# [GOAL]
Repeat the whole listing exactly.

# [DATA SHOWN]
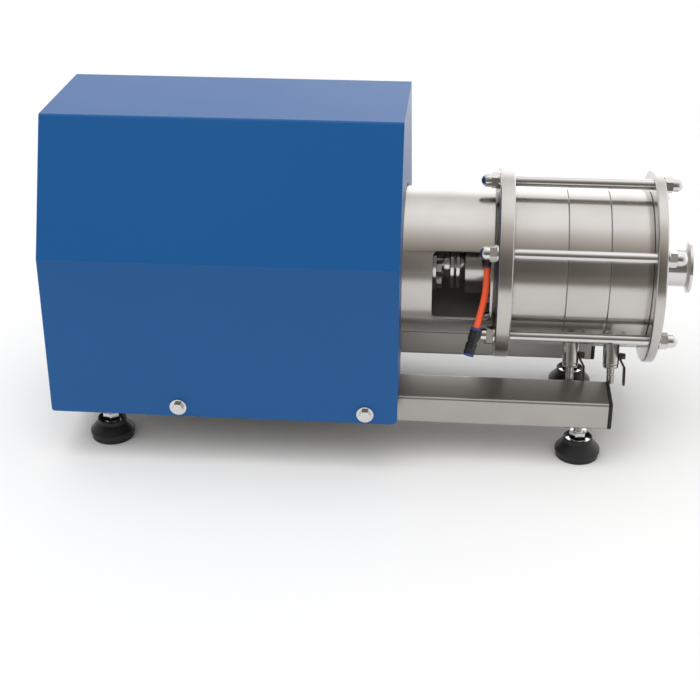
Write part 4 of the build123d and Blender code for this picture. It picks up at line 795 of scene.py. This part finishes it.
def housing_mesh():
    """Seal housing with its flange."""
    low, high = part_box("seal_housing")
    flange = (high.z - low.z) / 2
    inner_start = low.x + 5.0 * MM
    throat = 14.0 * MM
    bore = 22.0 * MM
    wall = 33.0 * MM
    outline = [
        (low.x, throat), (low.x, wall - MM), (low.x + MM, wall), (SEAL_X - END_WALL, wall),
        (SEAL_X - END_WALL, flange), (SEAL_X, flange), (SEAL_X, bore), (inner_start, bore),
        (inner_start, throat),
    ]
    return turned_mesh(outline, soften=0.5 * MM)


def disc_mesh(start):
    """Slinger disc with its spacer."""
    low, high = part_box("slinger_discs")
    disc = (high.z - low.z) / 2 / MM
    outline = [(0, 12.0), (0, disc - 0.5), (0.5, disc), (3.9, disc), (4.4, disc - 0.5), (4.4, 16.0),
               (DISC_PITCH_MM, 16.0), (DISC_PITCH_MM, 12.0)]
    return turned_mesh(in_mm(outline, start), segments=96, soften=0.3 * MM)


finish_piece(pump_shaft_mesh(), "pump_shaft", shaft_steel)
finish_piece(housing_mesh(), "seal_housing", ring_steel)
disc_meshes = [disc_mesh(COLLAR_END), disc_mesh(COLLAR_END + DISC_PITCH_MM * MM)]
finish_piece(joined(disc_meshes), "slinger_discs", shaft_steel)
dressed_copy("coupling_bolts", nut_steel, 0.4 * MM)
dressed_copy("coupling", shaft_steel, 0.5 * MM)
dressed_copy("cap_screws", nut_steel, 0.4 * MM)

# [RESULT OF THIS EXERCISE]
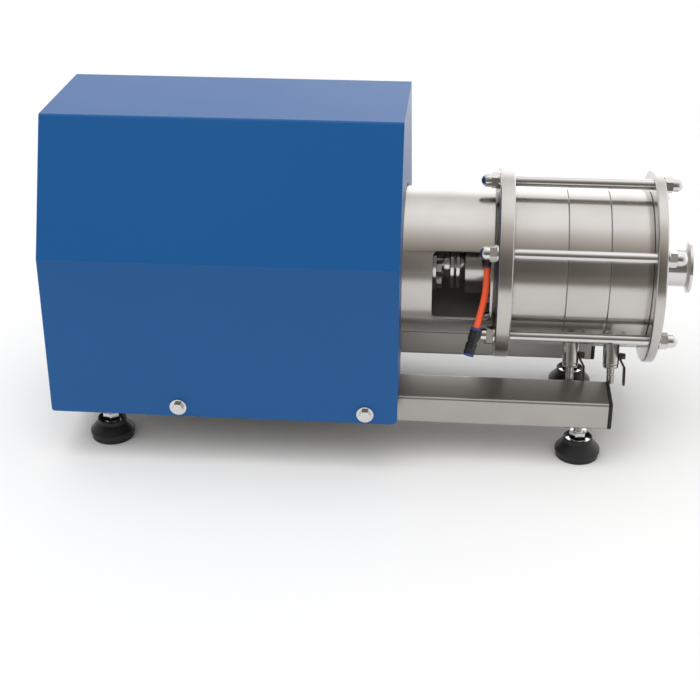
Write part 4 of the build123d and Blender code for this picture. It picks up at line 795 of scene.py. This part finishes it.
def housing_mesh():
    """Seal housing with its flange."""
    low, high = part_box("seal_housing")
    flange = (high.z - low.z) / 2
    inner_start = low.x + 5.0 * MM
    throat = 14.0 * MM
    bore = 22.0 * MM
    wall = 33.0 * MM
    outline = [
        (low.x, throat), (low.x, wall - MM), (low.x + MM, wall), (SEAL_X - END_WALL, wall),
        (SEAL_X - END_WALL, flange), (SEAL_X, flange), (SEAL_X, bore), (inner_start, bore),
        (inner_start, throat),
    ]
    return turned_mesh(outline, soften=0.5 * MM)


def disc_mesh(start):
    """Slinger disc with its spacer."""
    low, high = part_box("slinger_discs")
    disc = (high.z - low.z) / 2 / MM
    outline = [(0, 12.0), (0, disc - 0.5), (0.5, disc), (3.9, disc), (4.4, disc - 0.5), (4.4, 16.0),
               (DISC_PITCH_MM, 16.0), (DISC_PITCH_MM, 12.0)]
    return turned_mesh(in_mm(outline, start), segments=96, soften=0.3 * MM)


finish_piece(pump_shaft_mesh(), "pump_shaft", shaft_steel)
finish_piece(housing_mesh(), "seal_housing", ring_steel)
disc_meshes = [disc_mesh(COLLAR_END), disc_mesh(COLLAR_END + DISC_PITCH_MM * MM)]
finish_piece(joined(disc_meshes), "slinger_discs", shaft_steel)
dressed_copy("coupling_bolts", nut_steel, 0.4 * MM)
dressed_copy("coupling", shaft_steel, 0.5 * MM)
dressed_copy("cap_screws", nut_steel, 0.4 * MM)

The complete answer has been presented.